こうした環境のなかで大事なのは、自分が完璧な英語を話せるかではなく、いかに周りとコミュニケーションをとれるかだと思います。たとえ英語ができても、日本のやり方が正解だと思ってしまうと…
ーうまくいかない、ということもあり得ますよね
はい。もちろん語学力は大事ですが、そうしたダイバーシティのなかで暮らす経験は、単純な英語力以上に大事だと思います。多民族国家であるオーストラリアに留学して正解だったなと思っています。
ー佐野さんのご経験や姿勢が、これまでの海外との窓口となるお仕事にもつながっているのかなと感じます
ありがとうございます。コミュニケーションをとる際、相手が自分とは違う人間であることを前提に臨めている点は、オーストラリア留学後も活きていると思います。
そして「出会い」と同時に、留学によって環境を大きく変えることにより、自分の「再発見」にもつながった気がします。

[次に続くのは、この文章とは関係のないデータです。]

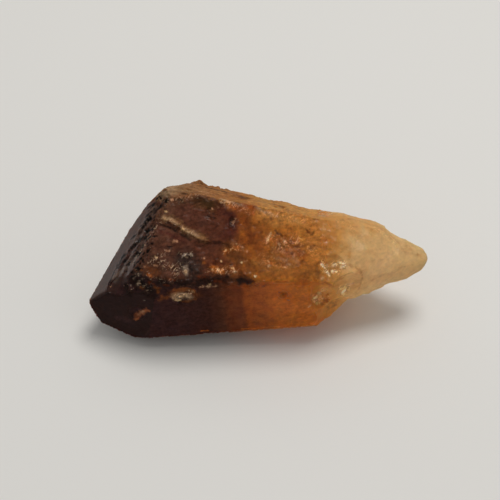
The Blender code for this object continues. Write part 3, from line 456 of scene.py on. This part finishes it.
# Grain in the stone: width of the lumps, how many finer layers, and how rough they are
GRAINS = {
    "drift": (5.0, 3, 0.5),
    "cloud": (2.4, 3, 0.6),
    "fine": (0.5, 4, 0.7),
    "mottle": (1.1, 3, 0.65),
    "speckle": (0.45, 3, 0.6),
    "patches": (1.8, 2, 0.5),
    "bumps": (0.4, 4, 0.6),
}
MOTTLE_RISE = (0.36, 0.64)
# Strands in it: the way they run, in radians of plan, and their width
STRANDS = {"streaks": (0.2, 0.5), "needles": (0.9, 0.32), "crossing needles": (-0.7, 0.32)}

# What each value starts from, and what each kind of surface adds to it
AMOUNTS = {
    "fine": {"start": 1.1, "etched": 0.4, "smooth": -0.3, "root": -0.7},
    "streaks": {"start": 0.5, "etched": 0.6, "root": -0.1},
    "cloud": {"start": 0.4, "etched": 0.7, "root": -0.15, "smooth": -0.2},
    "mottle": {"start": 0.34, "root": -0.22, "smooth": -0.2},
    "roughness": {"start": 0.14, "etched": 0.36, "root": 0.26, "broken": 0.12, "frayed": 0.3},
    "bumps": {"start": 0.03, "etched": 0.9, "root": 0.8, "broken": 0.8, "frayed": 0.6},
    "coat": {"start": 0.0, "dark": 0.03, "broken": 0.2, "root": 0.1, "etched": 0.03},
}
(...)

たとえば、私はオーストラリア留学時代、大学構内や街のなかで道を尋ねられることがあって。自分が「外国人」という特別な存在や「日本人」という括りではなく、一個人としてみられていることが居心地良く感じました。
日本で外国人に道を聞いたことはありませんでしたが、もしかすると彼らも日本語を話せるかもしれないし、日本に詳しいかもしれません。人種などは関係なく、わからなければ近くにいる人に聞けばいい、と実感した出来事でした。
オーストラリア留学は、このように誰もが個人として生きている環境のなかで、いろんな人に出会い、自分自身を見つめ直す良い機会だったと思います。
ー留学を考えている方にアドバイスをお願いします
踏み出す勇気が大事だと思います。
英語は大丈夫?本当にやっていける?などと思うかもしれません。たしかに英語はある程度勉強しておいたほうが良いでしょう。でも、他の留学生たちも決して完璧な英語を話すわけではありませんし、完璧に準備する必要はないと思います。

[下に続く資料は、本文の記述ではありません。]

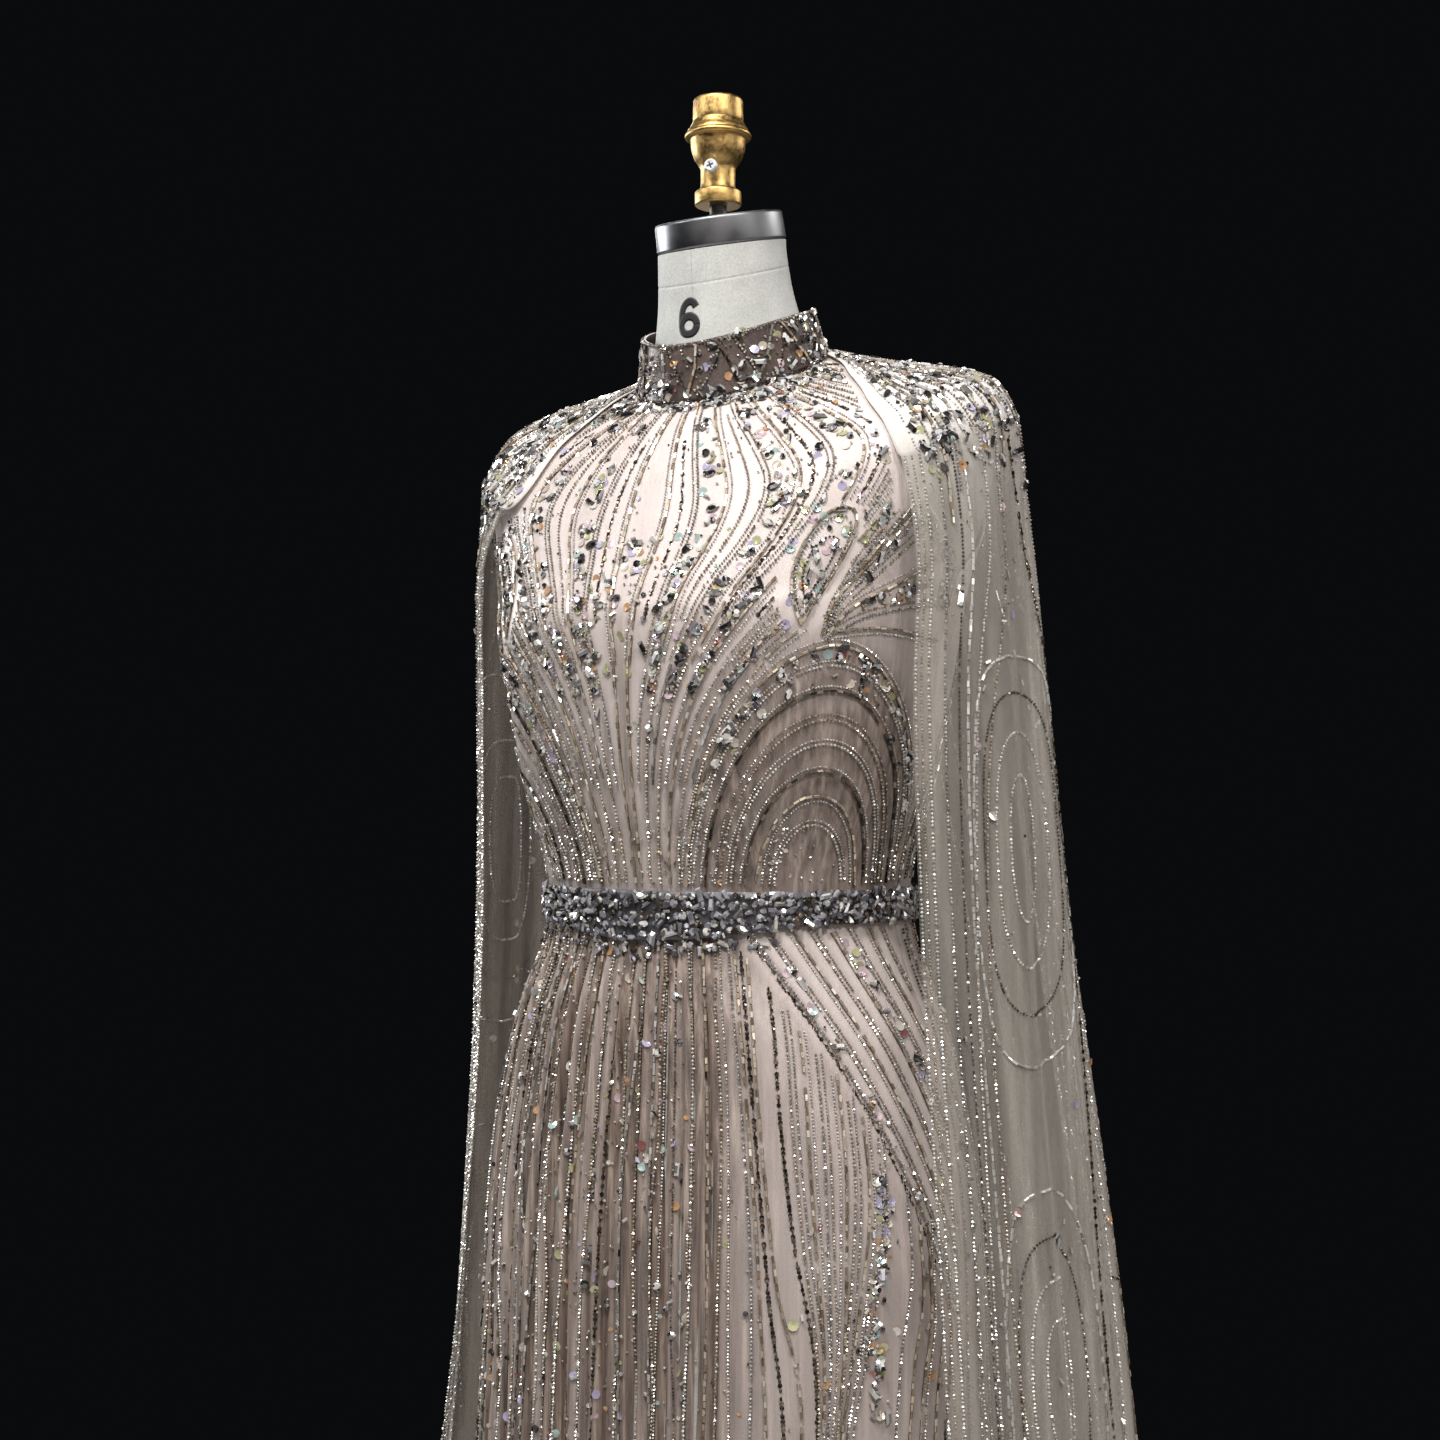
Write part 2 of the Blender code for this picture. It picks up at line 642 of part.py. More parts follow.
def make_stand(finish):
    base_profile = (
        (0.0, BASE_RADIUS),
        (BASE_HEIGHT - BASE_BEVEL, BASE_RADIUS),
        (BASE_HEIGHT, BASE_RADIUS - BASE_BEVEL),
        (BASE_HEIGHT + BASE_RISE, HUB_RADIUS + HUB_FOOT),
        (HUB_HEIGHT * 0.6, HUB_RADIUS),
        (HUB_HEIGHT, HUB_RADIUS * 0.8),
    )
    turned("stand_base", base_profile, finish, sides=BASE_SIDES)
    turned(
        "stand_pole", ((HUB_HEIGHT + SEAM, POLE_RADIUS), (TORSO_BOTTOM_Z - SEAM, POLE_RADIUS)), finish
    )


def main():
    for leftover in list(bpy.data.objects):
        bpy.data.objects.remove(leftover)
    tulle = material("beaded_tulle", (0.56, 0.42, 0.33), 0.55)
    sheer = material("cape_tulle", (0.66, 0.55, 0.45), 0.60)
    collar = material("beaded_collar", (0.42, 0.33, 0.31), 0.40)
    crystal = material("belt_crystal", (0.45, 0.44, 0.45), 0.20, 0.6)
    zip_tape = material("zip_tape", (0.50, 0.38, 0.30), 0.60)
    linen = material("form_linen", (0.80, 0.76, 0.68), 0.85)
    chrome = material("dark_chrome", (0.10, 0.09, 0.09), 0.20, 1.0)
    gold = material("gold_paint", (0.62, 0.47, 0.22), 0.35, 0.8)
    steel = material("screw_steel", (0.65, 0.65, 0.66), 0.25, 1.0)

    make_bodice(tulle)
    make_skirt(tulle)
    make_zip(zip_tape)
    make_collar(collar)
    make_belt(crystal)
    make_cape("cape_left", 1, 0.10, sheer)
    make_cape("cape_right", -1, 0.55, sheer)
    make_torso(linen)
    make_neck_cap(chrome)
    make_finial(gold, steel, chrome)
    make_stand(chrome)


main()
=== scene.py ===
"""Looks of the evening gown on its dress form: tulle and satin shells, bead embroidery and the form.

Metres, +Z up, front towards -Y, the wearer's left towards +X. Angles round the figure are in degrees from
the front, and grow towards the wearer's left. A row is a place between two rings of a ring table, counted
from its first ring. The ring tables repeat the part's own, so every shell lies on its solid.
"""

import math

import bpy
import numpy as np
from mathutils import Matrix, Vector


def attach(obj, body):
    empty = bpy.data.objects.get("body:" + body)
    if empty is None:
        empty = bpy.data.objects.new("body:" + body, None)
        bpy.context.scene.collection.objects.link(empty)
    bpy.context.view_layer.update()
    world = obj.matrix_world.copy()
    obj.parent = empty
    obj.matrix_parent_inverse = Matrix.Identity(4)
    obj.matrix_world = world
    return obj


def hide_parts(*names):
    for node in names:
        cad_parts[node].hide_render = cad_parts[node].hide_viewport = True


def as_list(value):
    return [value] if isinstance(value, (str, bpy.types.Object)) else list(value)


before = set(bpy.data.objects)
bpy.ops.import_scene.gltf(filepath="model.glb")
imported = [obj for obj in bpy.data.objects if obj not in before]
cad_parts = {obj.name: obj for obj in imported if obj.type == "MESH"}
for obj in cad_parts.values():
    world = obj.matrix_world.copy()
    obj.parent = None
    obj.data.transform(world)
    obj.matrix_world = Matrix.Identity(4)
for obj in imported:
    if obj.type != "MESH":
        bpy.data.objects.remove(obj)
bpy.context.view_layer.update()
RANDOM = np.random.default_rng(6)

# ---------------- the part's own sizes

# Cloth thickness, and the hem's height above the floor
CLOTH, HEM_Z = 0.0012, 0.012
RINGS = np.array((
    # half width, front, back, centre y, squareness, z front, z side, z back
    (0.067, 0.062, 0.060, 0.010, 2.00, 1.397, 1.427, 1.452),
    (0.100, 0.082, 0.074, 0.012, 2.02, 1.376, 1.421, 1.437),
    (0.144, 0.101, 0.084, 0.016, 2.05, 1.350, 1.414, 1.413),
    (0.184, 0.119, 0.087, 0.024, 2.05, 1.324, 1.404, 1.387),
    (0.197, 0.130, 0.089, 0.027, 2.05, 1.305, 1.383, 1.362),
    (0.189, 0.137, 0.093, 0.025, 2.10, 1.286, 1.335, 1.328),
    (0.170, 0.138, 0.101, 0.016, 2.25, 1.266, 1.278, 1.284),
    (0.162, 0.137, 0.107, 0.010, 2.35, 1.240, 1.240, 1.240),
    (0.149, 0.127, 0.106, 0.007, 2.25, 1.160, 1.160, 1.160),
    (0.128, 0.108, 0.104, 0.005, 2.10, 1.060, 1.060, 1.060),
    (0.157, 0.120, 0.124, 0.006, 2.10, 0.965, 0.965, 0.965),
    (0.174, 0.130, 0.140, 0.006, 2.10, 0.860, 0.860, 0.860),
    (0.179, 0.136, 0.148, 0.006, 2.10, 0.700, 0.700, 0.700),
    (0.194, 0.155, 0.164, 0.006, 2.05, 0.470, 0.470, 0.470),
    (0.232, 0.200, 0.206, 0.006, 2.00, 0.230, 0.230, 0.230),
    (0.272, 0.248, 0.252, 0.006, 2.00, 0.012, 0.012, 0.012),
))
NECK_ROW, SHOULDER_ROW, ARMPIT_ROW, CHEST_ROW, WAIST_ROW, HEM_ROW = 0, 3, 6, 7, 9, 15
ARMHOLE = np.array(((90, 90), (90, 90), (90, 90), (90, 90), (62, 121), (66, 124), (90, 90)), float)
CAPE_RINGS = np.array((
    # as RINGS, then the right cape's front depth and the folds' depth
    (0.2020, 0.136, 0.097, 0.027, 2.10, 1.310, 1.379, 1.364, 0.136, 0.0000),
    (0.2040, 0.142, 0.112, 0.026, 2.35, 1.250, 1.300, 1.290, 0.134, 0.0010),
    (0.2110, 0.148, 0.128, 0.026, 2.50, 1.180, 1.200, 1.200, 0.116, 0.0035),
    (0.2210, 0.158, 0.148, 0.036, 2.60, 1.030, 1.030, 1.030, 0.108, 0.0060),
    (0.2340, 0.168, 0.170, 0.045, 2.60, 0.860, 0.860, 0.860, 0.118, 0.0080),
    (0.2470, 0.182, 0.195, 0.050, 2.60, 0.680, 0.680, 0.680, 0.140, 0.0100),
    (0.2700, 0.212, 0.225, 0.045, 2.35, 0.440, 0.440, 0.440, 0.190, 0.0120),
    (0.2980, 0.248, 0.250, 0.032, 2.15, 0.210, 0.210, 0.210, 0.235, 0.0140),
    (0.3260, 0.285, 0.280, 0.024, 2.10, 0.030, 0.030, 0.030, 0.275, 0.0150),
))
CAPE_EDGES = np.array((
    # left cape's front edge, right cape's front edge, back edges
    (112, 84, 172), (80, 54, 172), (62, 42, 172), (54, 36, 172), (54, 40, 172), (58, 53, 171), (56, 59, 168),
    (54, 61, 164), (53, 62, 162), (53, 64, 162), (57, 64, 163), (62, 64, 164), (64, 65, 165),
), float)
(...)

年齢を重ねて家族を背負ったりすると、自分1人では決められなくなることも。若いからこそ飛び込める部分もあるので、迷っているなら留学した方が良いですし、あとから何とでもなると思いますよ。
それに、日本の組織も昔のような新卒一辺倒ではありません。私が今働いている会社も、昔はほぼ新卒社員で構成されていたようですが、今は新規採用者のうちキャリア採用が半分ほど。
ダイバーシティの需要とともに日本企業にもいろんなバックグラウンドの人が求められています。この傾向は世界のどこで働くとしても同じだと思います。だからこそ留学の経験は、役に立つことはあっても無駄にならないはずです。
取材後記
いつでも物腰柔らかく丁寧に接してくださる佐野さん。日々どんな相手にも目線を合わせ、耳を傾け、個人として向き合われているのではと思います。
こうした佐野さんのお人柄から「誰もが個人として生きるオーストラリア」での留学経験に通じるものを感じるとともに、「日本と海外の橋渡し」というお仕事において大切な姿勢を学んだ気がしました。